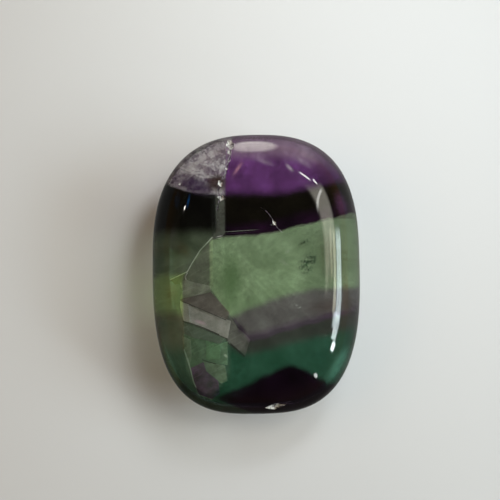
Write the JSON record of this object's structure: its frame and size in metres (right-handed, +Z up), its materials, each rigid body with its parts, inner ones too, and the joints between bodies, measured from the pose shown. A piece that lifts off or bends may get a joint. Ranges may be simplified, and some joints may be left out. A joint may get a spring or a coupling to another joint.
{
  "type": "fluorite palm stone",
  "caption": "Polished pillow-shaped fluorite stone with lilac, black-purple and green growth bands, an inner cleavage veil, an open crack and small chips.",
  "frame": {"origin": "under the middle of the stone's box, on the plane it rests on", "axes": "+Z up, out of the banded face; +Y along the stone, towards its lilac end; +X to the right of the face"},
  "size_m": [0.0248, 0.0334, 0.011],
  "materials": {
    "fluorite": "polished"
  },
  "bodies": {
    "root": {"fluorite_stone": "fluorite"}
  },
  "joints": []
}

--

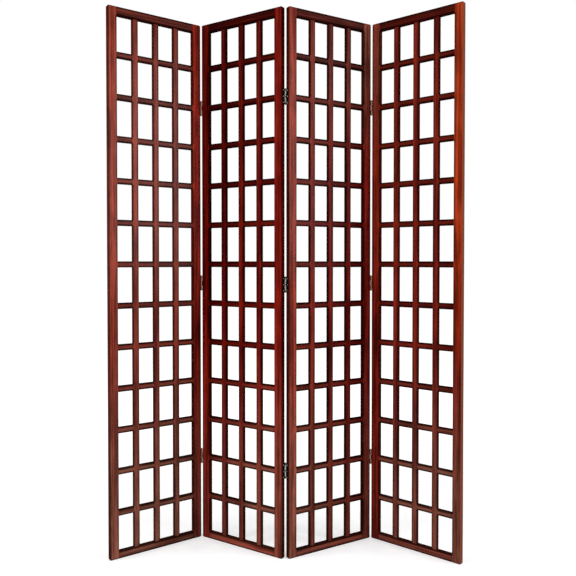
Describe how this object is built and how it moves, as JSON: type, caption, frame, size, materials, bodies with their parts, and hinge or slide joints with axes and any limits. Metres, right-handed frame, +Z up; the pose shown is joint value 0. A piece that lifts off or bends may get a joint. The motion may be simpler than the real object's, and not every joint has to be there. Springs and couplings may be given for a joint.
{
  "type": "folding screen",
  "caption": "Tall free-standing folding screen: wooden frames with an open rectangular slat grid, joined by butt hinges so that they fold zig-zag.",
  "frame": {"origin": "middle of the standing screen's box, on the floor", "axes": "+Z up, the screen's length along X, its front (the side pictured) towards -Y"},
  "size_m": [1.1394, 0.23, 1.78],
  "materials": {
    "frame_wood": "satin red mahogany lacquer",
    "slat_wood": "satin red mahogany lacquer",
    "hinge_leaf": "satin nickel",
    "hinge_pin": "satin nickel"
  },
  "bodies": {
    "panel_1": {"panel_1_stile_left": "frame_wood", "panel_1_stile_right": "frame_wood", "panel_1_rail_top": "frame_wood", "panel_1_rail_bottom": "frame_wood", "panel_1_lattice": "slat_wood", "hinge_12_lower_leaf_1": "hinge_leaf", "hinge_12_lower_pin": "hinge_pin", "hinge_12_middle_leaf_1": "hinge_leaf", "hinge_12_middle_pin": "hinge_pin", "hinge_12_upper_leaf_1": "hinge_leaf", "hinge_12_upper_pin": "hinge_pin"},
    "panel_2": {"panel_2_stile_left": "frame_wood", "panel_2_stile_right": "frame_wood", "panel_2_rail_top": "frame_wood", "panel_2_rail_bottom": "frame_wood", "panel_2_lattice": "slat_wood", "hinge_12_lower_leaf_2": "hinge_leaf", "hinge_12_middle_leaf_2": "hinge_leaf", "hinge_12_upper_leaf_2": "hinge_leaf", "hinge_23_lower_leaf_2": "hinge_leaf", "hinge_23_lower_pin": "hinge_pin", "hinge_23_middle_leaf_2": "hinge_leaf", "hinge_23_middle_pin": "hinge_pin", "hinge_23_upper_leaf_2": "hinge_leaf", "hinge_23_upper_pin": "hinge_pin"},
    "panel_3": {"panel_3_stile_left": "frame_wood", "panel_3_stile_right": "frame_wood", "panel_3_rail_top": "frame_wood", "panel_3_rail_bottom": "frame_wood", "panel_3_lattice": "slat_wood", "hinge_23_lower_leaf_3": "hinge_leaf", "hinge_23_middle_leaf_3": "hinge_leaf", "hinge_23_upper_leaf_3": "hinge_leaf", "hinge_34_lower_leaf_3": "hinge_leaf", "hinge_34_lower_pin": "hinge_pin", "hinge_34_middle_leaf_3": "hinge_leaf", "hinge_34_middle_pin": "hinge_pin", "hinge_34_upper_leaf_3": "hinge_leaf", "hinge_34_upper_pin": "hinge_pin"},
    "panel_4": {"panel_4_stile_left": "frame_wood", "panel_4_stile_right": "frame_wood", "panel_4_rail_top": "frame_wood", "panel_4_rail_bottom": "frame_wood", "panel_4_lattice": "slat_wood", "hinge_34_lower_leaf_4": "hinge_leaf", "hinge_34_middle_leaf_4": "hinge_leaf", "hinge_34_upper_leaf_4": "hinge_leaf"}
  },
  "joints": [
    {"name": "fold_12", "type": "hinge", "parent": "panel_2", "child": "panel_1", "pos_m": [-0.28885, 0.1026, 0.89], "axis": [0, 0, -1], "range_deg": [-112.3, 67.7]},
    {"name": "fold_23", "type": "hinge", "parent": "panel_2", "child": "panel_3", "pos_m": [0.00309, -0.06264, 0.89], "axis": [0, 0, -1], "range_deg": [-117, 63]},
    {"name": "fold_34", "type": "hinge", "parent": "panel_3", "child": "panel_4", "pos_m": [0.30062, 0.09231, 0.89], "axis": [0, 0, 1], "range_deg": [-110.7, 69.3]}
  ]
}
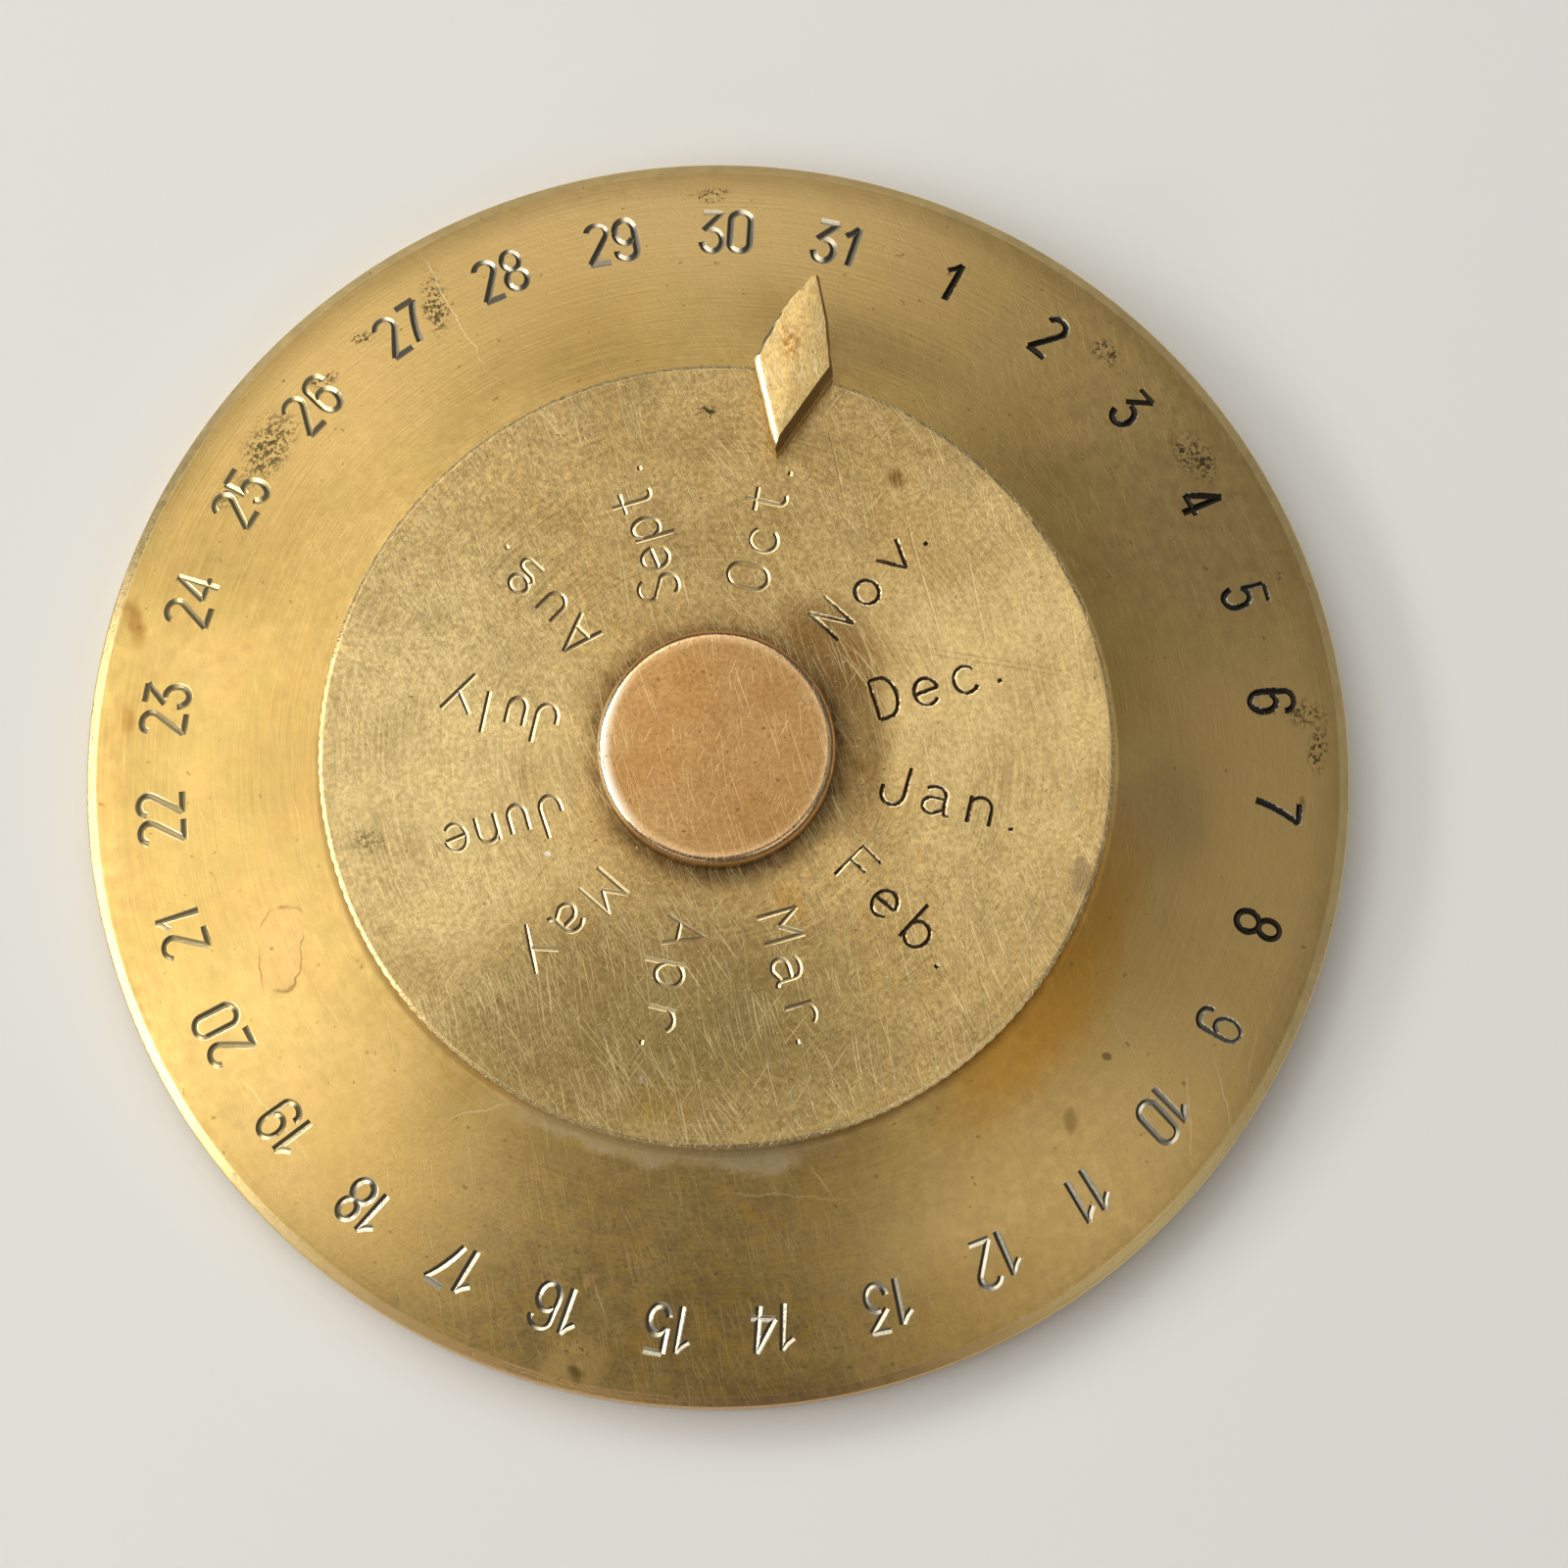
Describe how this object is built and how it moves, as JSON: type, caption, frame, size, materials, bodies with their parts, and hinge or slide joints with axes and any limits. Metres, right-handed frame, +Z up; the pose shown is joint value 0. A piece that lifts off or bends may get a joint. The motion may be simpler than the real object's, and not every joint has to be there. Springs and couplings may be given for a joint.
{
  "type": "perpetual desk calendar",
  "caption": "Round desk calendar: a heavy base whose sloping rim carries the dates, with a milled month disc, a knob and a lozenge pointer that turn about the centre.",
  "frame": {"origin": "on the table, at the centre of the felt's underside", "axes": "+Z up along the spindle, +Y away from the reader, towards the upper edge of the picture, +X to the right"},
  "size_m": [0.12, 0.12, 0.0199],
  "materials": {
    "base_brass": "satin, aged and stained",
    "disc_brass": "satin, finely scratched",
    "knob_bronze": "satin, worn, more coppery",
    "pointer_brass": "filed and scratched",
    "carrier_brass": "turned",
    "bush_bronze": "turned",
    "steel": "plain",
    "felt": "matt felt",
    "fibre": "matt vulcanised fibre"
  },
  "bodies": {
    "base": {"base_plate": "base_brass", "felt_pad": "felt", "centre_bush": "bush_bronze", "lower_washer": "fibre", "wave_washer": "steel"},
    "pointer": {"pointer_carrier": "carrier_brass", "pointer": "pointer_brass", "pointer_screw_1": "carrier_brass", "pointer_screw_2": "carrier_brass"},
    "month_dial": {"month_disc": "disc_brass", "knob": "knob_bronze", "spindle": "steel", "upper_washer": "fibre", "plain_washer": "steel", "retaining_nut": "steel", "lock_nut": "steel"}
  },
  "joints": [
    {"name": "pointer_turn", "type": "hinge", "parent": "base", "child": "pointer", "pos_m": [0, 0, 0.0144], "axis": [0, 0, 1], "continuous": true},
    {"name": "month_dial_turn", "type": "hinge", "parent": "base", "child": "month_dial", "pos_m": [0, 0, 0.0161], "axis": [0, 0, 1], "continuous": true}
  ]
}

● Stated problem
Copy out every line of the material above that mentions the word "from".

● Exercise response
Write the JSON record of this object's structure: its frame and size in metres (right-handed, +Z up), its materials, each rigid body with its parts, inner ones too, and the joints between bodies, measured from the pose shown. A piece that lifts off or bends may get a joint. Ranges may be simplified, and some joints may be left out. A joint may get a spring or a coupling to another joint.
  "frame": {"origin": "on the table, at the centre of the felt's underside", "axes": "+Z up along the spindle, +Y away from the reader, towards the upper edge of the picture, +X to the right"},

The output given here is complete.